Thankfully, there’s really no such thing as balanced encounter design (which is why that’s in quotation marks above). And understanding that fact actually works in your favor when you’re running a game with suboptimized characters. All the usual tricks for adjusting encounters that are meant to be balanced but go quickly off the rails in any game can play an even stronger part in a campaign with suboptimized characters. Adjusting the foes’ AC, hit points, and damage output are the easy options, and are discussed endlessly by GMs. But even more important is making sure that combat encounters have endgame options other than one side or the other fighting to the death. When building or prepping combat encounters, think about circumstances under which foes might surrender, or how monsters might respond to the characters capitulating or fleeing. Make sure that if the characters or their enemies might flee, the area in which combat takes place allows for a quick exit. Think about options for ambush, or ways in which characters can use the features of the area around them to make up for specific weaknesses in combat. (It behooves me to mention that the book The Lazy DM’s Forge of Foes, lovingly handcrafted by Teos AbadÃa, Mike Shea, and myself, talks a lot about these exact topics.)

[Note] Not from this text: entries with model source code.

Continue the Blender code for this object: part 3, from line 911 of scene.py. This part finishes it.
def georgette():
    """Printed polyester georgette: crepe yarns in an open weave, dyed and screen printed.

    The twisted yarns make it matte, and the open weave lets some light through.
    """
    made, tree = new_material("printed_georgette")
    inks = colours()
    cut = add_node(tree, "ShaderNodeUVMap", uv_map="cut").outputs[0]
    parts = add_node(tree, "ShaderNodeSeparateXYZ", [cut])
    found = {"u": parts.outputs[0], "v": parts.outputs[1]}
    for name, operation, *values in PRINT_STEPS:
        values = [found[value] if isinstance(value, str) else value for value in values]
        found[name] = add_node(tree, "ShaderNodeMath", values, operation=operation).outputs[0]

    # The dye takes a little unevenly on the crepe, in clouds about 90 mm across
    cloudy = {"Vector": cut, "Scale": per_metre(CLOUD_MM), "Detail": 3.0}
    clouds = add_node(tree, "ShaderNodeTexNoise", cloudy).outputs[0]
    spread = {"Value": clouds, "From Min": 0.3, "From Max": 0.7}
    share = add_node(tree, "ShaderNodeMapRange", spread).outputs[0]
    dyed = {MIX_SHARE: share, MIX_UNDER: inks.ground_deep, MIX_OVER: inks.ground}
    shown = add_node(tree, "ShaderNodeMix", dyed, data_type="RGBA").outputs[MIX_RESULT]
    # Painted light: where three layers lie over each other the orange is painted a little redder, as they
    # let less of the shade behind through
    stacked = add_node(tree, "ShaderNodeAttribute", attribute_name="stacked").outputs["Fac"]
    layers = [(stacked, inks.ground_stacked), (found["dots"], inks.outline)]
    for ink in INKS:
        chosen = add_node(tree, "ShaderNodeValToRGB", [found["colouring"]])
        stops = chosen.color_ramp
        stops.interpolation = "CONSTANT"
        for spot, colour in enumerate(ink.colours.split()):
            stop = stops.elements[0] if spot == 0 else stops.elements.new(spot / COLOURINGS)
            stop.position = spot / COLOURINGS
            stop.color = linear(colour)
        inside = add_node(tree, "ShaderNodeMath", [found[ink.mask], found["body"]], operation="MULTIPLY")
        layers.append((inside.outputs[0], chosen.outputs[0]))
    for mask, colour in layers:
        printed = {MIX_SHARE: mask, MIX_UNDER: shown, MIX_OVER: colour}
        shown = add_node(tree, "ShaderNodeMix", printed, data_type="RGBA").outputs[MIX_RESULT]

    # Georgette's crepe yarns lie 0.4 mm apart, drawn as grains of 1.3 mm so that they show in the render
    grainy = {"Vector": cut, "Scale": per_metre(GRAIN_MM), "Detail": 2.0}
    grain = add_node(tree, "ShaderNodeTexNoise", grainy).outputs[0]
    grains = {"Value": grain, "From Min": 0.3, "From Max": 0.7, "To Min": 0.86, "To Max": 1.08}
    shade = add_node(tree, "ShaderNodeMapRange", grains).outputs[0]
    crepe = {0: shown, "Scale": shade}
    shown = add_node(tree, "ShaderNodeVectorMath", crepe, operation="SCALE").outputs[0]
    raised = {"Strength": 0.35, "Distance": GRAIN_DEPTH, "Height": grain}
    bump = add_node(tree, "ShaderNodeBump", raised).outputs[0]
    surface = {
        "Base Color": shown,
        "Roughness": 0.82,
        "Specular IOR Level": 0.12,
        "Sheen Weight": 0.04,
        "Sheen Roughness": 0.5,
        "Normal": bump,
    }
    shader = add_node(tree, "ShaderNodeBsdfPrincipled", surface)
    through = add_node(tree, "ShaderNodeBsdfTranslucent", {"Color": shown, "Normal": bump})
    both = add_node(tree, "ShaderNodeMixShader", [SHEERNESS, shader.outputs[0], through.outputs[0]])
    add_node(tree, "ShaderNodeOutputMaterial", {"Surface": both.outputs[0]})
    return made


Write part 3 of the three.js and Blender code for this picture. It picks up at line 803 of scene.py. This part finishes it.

That said, having fun with suboptimized characters is usually about more than just combat — especially given that the concept for many suboptimized characters involves moving away from the expectation that combat skill should be the baseline for heroic potential.
Role With It
D&D is a roleplaying game, so reminding people of that feels a bit reductive. But when folks at the table are playing characters who are less than perfectly optimized in their combat stats, their exploration-focused features, or their social skill checks, it’s worth remembering that pure roleplaying can easily fill in all those gaps. Players aren’t keen to take on a monstrous threat they don’t think their characters can defeat? Let them roleplay the planning that takes the characters around that threat, or that lets them set two or more potential foes into conflict so that they take each other down. No one in the party has the skill to deal with the locked door leading to the king’s treasury? Let them roleplay the social scenario that’ll allow them to steal the key, or to trick someone else into opening the door for them.
As a GM building adventure scenarios for a party of beautifully broken characters, you’ll want to think beyond encounters that have a single entry point and only one expected outcome. Especially in published adventures, whether the scene is focused on combat, exploration, or social interaction, encounters are often set up with a strong sense of the best and most obvious way the characters are expected to approach a challenge, and the default means by which they’ll overcome it. So spend some time thinking before the game about the less obvious ways into and out of an encounter — and expect that the players will come up with ways you haven’t thought of, which you can incorporate during the game. As a bonus, by making this thinking part of your default GM’s mindset, you’ll find that having multiple approaches and success scenarios for encounters will make your games more interesting even for a fully optimized party.
Resources as Rewards
Players of suboptimized characters have a strong sense of what those characters are good at and where they come up short. So when you’re planning out encounters and the rewards for overcoming those encounters, feel free to offer up specific resources and benefits that can help characters overcome some of those shortcomings.
In a conventional campaign where min-maxed characters are reliant on stock magic item rewards to keep their combat numbers in the sweet spot expected for their tier, receiving useful information, maps showing secret shortcuts through a dungeon, and similar information-based rewards might earn a disinterested shrug from the players. But the players of story-focused characters often treat those rewards as even more significant than magic, understanding how such rewards allow them to get creative. A group of characters who know they’re going to struggle to defeat a boss will make great use of information and maps that allow them to set an ambush for that boss rather than having to confront them in their lair. In a campaign focused on courtly intrigue where the characters are on the outside of the court looking in, the mundane opportunity to pose as servants at the castle might be the most significant reward the party can receive.
As a general rule, suboptimized characters understand that they’re starting out somewhat less than legendary. They know that different choices made in the past, different life paths taken, might have granted them a more typically heroic stature. But they also know that none of that is going to stop them from taking on the challenges that the campaign presents to them — and that they can be just as heroic as any min-maxed legend, given the right insight, the opportunity to collect the necessary intelligence, and the desire to succeed.